Some time later GAS relaxes the Global Dynamic Sequence to the final instruction sequence that starts with mov fs:0x0, %rax
. The code size and all offsets remain unchanged because both sequences of instructions are 16 bytes. The debug information is unchanged, and still wrong.
GDB, when it reads the Line Number Statements, is told that the prologue of threadMain()
, which is associated with the line 14 on which is found its signature, ends where line 15 begins.
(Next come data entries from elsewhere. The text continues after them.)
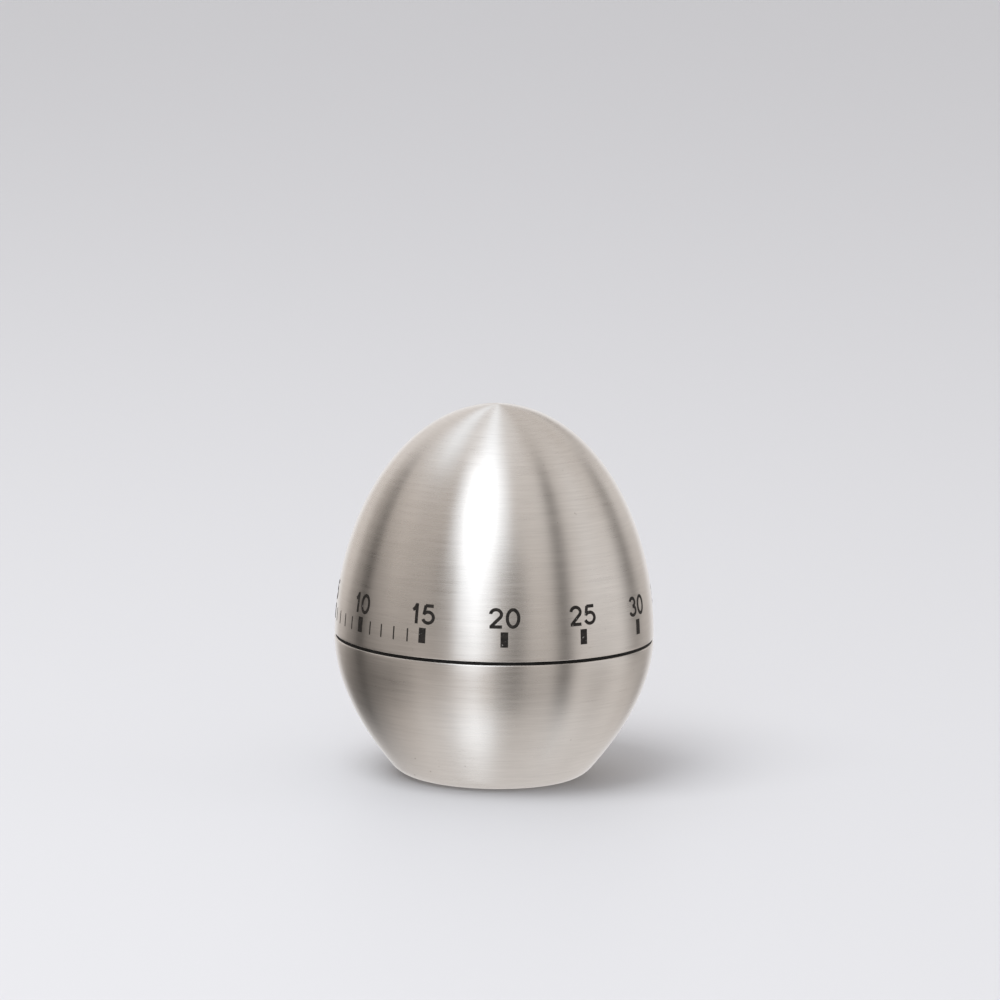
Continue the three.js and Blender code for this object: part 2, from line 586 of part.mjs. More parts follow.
function hammerHead() {
  const bore = circle(HAMMER_WIRE.radius + FIT, AT.head);
  return prism(circle(HAMMER.head, AT.head), HAMMER_Z.headLow, HAMMER_Z.headHigh, [bore]);
}

// A leaf spring: a foot fixed to a plate, and a thin strip from it to the lever it presses.
function leafSpring([from, to], lowZ, highZ) {
  const foot = new THREE.Vector2(...from);
  const strip = prism(bar(foot, new THREE.Vector2(...to), LEAF.strip), lowZ + FIT, highZ - FIT);
  return join(rod(LEAF.foot, lowZ, highZ, foot), strip);
}

// A post riveted through the top plate by a thinner tenon.
function plateStud(at, { radius, tenon }, lowZ, highZ) {
  return join(rod(radius, lowZ, highZ, at), rod(tenon, PLATE.highZ - FIT, ABOVE_PLATE + FIT, at));
}

// The anchor's two pins stand either side of the escape wheel, just clear of its tips.
function palletAnchor() {
  const facing = direction(AT.balance, AT.escape);
  const tips = [-ANCHOR.spread, ANCHOR.spread].map((turn) =>
    polar(ANCHOR.arm, facing + turn).add(AT.balance));
  const plate = lever(AT.balance, FINE.balance + FIT, tips, 2 * ANCHOR.pin, ANCHOR.lowZ);
  return join(plate, ...tips.map((tip) => rod(ANCHOR.pin, ANCHOR.pinLowZ, ANCHOR.pinHighZ, tip, 8)));
}

// The balance: a bar across the staff with a weight at each end.
function balanceBar() {
  const across = direction(AT.balance, AT.escape) + 90;
  const ends = [0, 180].map((turn) => polar(BALANCE.half, across + turn).add(AT.balance));
  const plain = lever(AT.balance, FINE.balance + FIT, ends, BALANCE.width, BALANCE.lowZ);
  return join(plain, ...ends.map((end) => rod(BALANCE.weight, BALANCE.lowZ, BALANCE.weightTopZ, end)));
}

// ---- Assembly -----------------------------------------------------------------------------

// The dial: everything that turns with the upper half.
add('upper_shell', upperShell(), STEEL);
add('dial_liner', liner(), BLACK_PLASTIC);
add('winding_arbor', windingArbor(), BRIGHT_STEEL);
add('arbor_clip', arborClip(), SPRING_STEEL);
add('alarm_cam', alarmCam(), PLATE_STEEL);
add('stop_arm', stopArm(), PLATE_STEEL);
add('clutch_spring', clutchSpring(), SPRING_STEEL);
const collarBore = ARBOR.body + FIT;
add('clutch_collar', collar(CLUTCH.collar, collarBore, CLUTCH.collarLowZ, CLUTCH.collarHighZ), BRASS);

// The base and its case.
add('lower_shell', lowerShell(), STEEL);
add('seam_ring', seamRing(), BLACK_PLASTIC);
add('housing', housing(), GREY_PLASTIC);
add('base_cover', baseCover(), BLACK_PLASTIC);
AT.coverScrews.forEach((at, i) => {
  add(`cover_screw_${i + 1}`, screw(at, COVER_SCREW), BRIGHT_STEEL);
});

// The movement's frame, bell and mainspring.
add('bottom_plate', bottomPlate(), PLATE_STEEL);
add('top_plate', topPlate(), PLATE_STEEL);
AT.pillars.forEach((at, i) => {
  add(`pillar_${i + 1}`, pillar(at), BRASS);
  add(`pillar_nut_${i + 1}`, pillarNut(at), BRIGHT_STEEL);
});
const screwTop = LOW_PLATE_TOP + FIT + PLATE_SCREW.thick;
AT.plateScrews.forEach((at, i) => {
  const size = { ...PLATE_SCREW, headZ: screwTop, tipZ: screwTop - PLATE_SCREW.length };
  add(`plate_screw_${i + 1}`, screw(at, size), BRIGHT_STEEL);
});
add('bell_post', bellPost(), BRIGHT_STEEL);
add('bell', bell(), BRIGHT_STEEL);
add('bell_screw', screw(CENTRE, BELL_SCREW), BRIGHT_STEEL);
add('mainspring', mainspring(), SPRING_STEEL);
add('spring_stud', plateStud(AT.springEnd, SPRING_STUD, SPRING.lowZ, PLATE.highZ - FIT), BRIGHT_STEEL);
add('stop_pin', plateStud(AT.stopPin, STOP_PIN, ABOVE_PLATE, STOP.highZ + RUN), BRIGHT_STEEL);

// The train, from the main wheel on the dial's arbor to the balance.
add('main_wheel', wheel(MAIN, CENTRE, ARBOR.body + RUN, AT.second), BRASS);
add('second_arbor', pinionArbor(SECOND_PINION, FINE.second, AT.second, CENTRE), BRIGHT_STEEL);
add('second_wheel', wheel(SECOND, AT.second, FINE.second + FIT, AT.third), BRASS);
add('strike_star', strikeStar(), PLATE_STEEL);
add('third_arbor', pinionArbor(THIRD_PINION, FINE.third, AT.third, AT.second), BRIGHT_STEEL);
add('third_wheel', wheel(THIRD, AT.third, FINE.third + FIT, AT.escape), BRASS);
add('escape_arbor', pinionArbor(ESCAPE_PINION, FINE.escape, AT.escape, AT.third), BRIGHT_STEEL);
add('escape_wheel', escapeWheel(), BRASS);
add('balance_staff', arbor(FINE.balance, AT.balance), BRIGHT_STEEL);
add('pallet_anchor', palletAnchor(), PLATE_STEEL);
add('balance_bar', balanceBar(), PLATE_STEEL);

// The hammer, on an arbor that reaches up through the top plate to its finger.
const hammerBore = FINE.hammer + FIT;
const fingerTip = towards(AT.hammer, AT.trip, HAMMER_FINGER.length);
const tailTip = towards(AT.hammer, AT.second, HAMMER.tail);
add('hammer_arbor', arbor(FINE.hammer, AT.hammer, CAM.highZ + RUN, FINE.hammer), BRIGHT_STEEL);
add('hammer_finger', lever(AT.hammer, hammerBore, [fingerTip], HAMMER_FINGER.width, CAM.lowZ), PLATE_STEEL);
add('strike_tail', lever(AT.hammer, hammerBore, [tailTip], HAMMER_FINGER.width, STAR.lowZ), PLATE_STEEL);
add('hammer_arm', hammerArm(), PLATE_STEEL);
add('hammer_head', hammerHead(), BRASS);
const hammerLeaf = leafSpring(LEAF.hammer, LOW_PLATE_TOP + FIT, HAMMER_Z.arm + LEVER.thick);
add('hammer_spring', hammerLeaf, SPRING_STEEL);

// The trip lever, between the alarm cam and the hammer's finger.
const tripTips = [AT.nose, towards(AT.trip, AT.hammer, TRIP.tail)];
add('trip_lever', lever(AT.trip, TRIP_STUD.radius + RUN, tripTips, TRIP.width, CAM.lowZ), PLATE_STEEL);
const tripPost = plateStud(AT.trip, TRIP_STUD, ABOVE_PLATE, TRIP_STUD.headZ + FIT);
const tripHead = rod(TRIP_STUD.head, TRIP_STUD.headZ, TRIP_STUD.topZ, AT.trip);
add('trip_stud', join(tripPost, tripHead), BRIGHT_STEEL);
add('trip_spring', leafSpring(LEAF.trip, ABOVE_PLATE, CAM.highZ), SPRING_STEEL);

export default timer;
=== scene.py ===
"""A brushed steel egg timer, standing on its base: finished shells, dial print and base."""
import json
import math

import bpy
import numpy as np
from mathutils import Matrix, Vector


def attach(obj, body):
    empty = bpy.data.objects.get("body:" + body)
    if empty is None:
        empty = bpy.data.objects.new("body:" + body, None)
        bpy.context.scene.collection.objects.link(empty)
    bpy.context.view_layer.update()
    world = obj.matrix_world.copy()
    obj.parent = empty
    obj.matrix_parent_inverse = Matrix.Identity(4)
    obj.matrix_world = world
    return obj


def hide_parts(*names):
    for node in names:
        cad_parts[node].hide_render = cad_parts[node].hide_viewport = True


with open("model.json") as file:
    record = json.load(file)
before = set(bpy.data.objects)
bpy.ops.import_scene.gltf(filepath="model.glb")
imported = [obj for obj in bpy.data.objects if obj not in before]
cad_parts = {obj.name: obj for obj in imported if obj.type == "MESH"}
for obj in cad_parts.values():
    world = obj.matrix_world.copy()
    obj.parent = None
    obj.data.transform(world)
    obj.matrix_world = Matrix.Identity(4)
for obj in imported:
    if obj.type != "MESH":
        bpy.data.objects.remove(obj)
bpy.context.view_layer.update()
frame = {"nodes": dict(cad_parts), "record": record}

MM = 0.001

# ---- Camera ------------------------------------------------------------------------------
# A long lens looks at the dial from a little above, with the number 20 just right of the
# middle. The camera stands at an azimuth counted from -Y towards +X, and leans slightly left.
VIEW_AZIMUTH = math.radians(116.3)
VIEW_HEIGHT = math.radians(9.1)
VIEW_ROLL = math.radians(1.1)
VIEW_RANGE = 1.2
AIM_HEIGHT = 55.6 * MM
AIM_RIGHT = 0.68 * MM
LENS_LENGTH, LENS_FRAME, NEAREST = 216, 36, 0.05

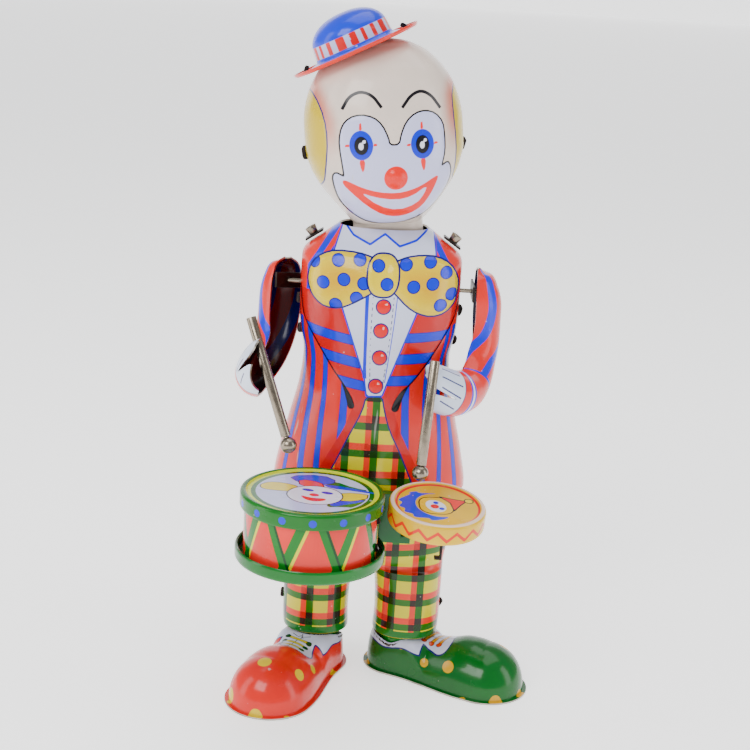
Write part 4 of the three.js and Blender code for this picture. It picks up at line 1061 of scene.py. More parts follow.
def foot_outline(u):
    """The outline's point and its spine point for a share of the way round, heel first."""
    side_length = FOOT_SPACING
    heel_length, toe_length = math.pi * HEEL_RADIUS, math.pi * TOE_RADIUS
    total = heel_length + toe_length + 2 * side_length
    s = u * total
    spine = np.zeros_like(s)
    bx, by = np.zeros_like(s), np.zeros_like(s)
    heel = s < heel_length
    a = s / heel_length * math.pi
    bx[heel], by[heel] = (HEEL_RADIUS * np.cos(a))[heel], (-HEEL_RADIUS * np.sin(a))[heel]
    first = (s >= heel_length) & (s < heel_length + side_length)
    w = (s - heel_length) / side_length
    wide = HEEL_RADIUS + (TOE_RADIUS - HEEL_RADIUS) * ramp(w, 0.15, 0.9)
    bx[first], by[first], spine[first] = -wide[first], (w * FOOT_SPACING)[first], (w * FOOT_SPACING)[first]
    toe = (s >= heel_length + side_length) & (s < heel_length + side_length + toe_length)
    a = (s - heel_length - side_length) / toe_length * math.pi
    bx[toe], by[toe] = (-TOE_RADIUS * np.cos(a))[toe], (FOOT_SPACING + TOE_RADIUS * np.sin(a))[toe]
    spine[toe] = FOOT_SPACING
    last = s >= heel_length + side_length + toe_length
    w = 1 - (s - heel_length - side_length - toe_length) / side_length
    wide = HEEL_RADIUS + (TOE_RADIUS - HEEL_RADIUS) * ramp(w, 0.15, 0.9)
    bx[last], by[last], spine[last] = wide[last], (w * FOOT_SPACING)[last], (w * FOOT_SPACING)[last]
    return bx, by, spine


SHOE_EDGE, FLANGE_SHARE = 0.93, 0.07
POCKET_INNER, POCKET_OUTER, POCKET_FLOOR = 8.9, 9.2, 9.0
POCKET_LINE = 9.05
LACE_ROWS = (12.6, 15.4, 18.2)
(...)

GDB dutifully plants a breakpoint at that location, but unfortunately it is 1 byte too far.
When run without a breakpoint, the program runs normally, and sees
64 48 8b 04 25 00 00 00 00 mov %fs:0x0,%rax
. Correctly placing the breakpoint would involve saving and replacing the first byte of an instruction with int3
(opcode 0xcc
), leaving
cc int3
48 8b 04 25 00 00 00 00 mov (0x0),%rax
. The normal step-over sequence would then involve restoring the first byte of the instruction, setting the program counter eip
to the address of that breakpoint, single-stepping, re-inserting the breakpoint, then continuing the program.
However, when GDB plants the breakpoint at the incorrect address 1 byte too far, the program sees instead
64 cc fs:int3
8b 04 25 00 00 00 00 <garbage>
which is a wierd but still valid breakpoint. That's why you didn't see SIGILL (illegal instruction).
Now, when GDB attempts to step over, it restores the instruction byte, sets the PC to the address of the breakpoint, and this is what it sees now:
64 fs: # CPU DOESN'T SEE THIS!
48 8b 04 25 00 00 00 00 mov (0x0),%rax # <- CPU EXECUTES STARTING HERE!
# BOOM! SEGFAULT!
Because GDB restarted execution one byte too far, the CPU does not decode the fs:
instruction prefix byte, and instead executes mov (0x0),%rax
with the default segment, which is ds:
(data). This immediately results in a read from address 0, the null pointer. The SIGSEGV promptly follows.
All due credits to Mark Plotnick for essentially nailing this.
The solution that was retained is to binary-patch cc1
, gcc
's actual C compiler, to emit data16
instead of .byte 0x66
. This results in GAS parsing the prefix and instruction combination as a single unit, yielding the correct offset in the debug information.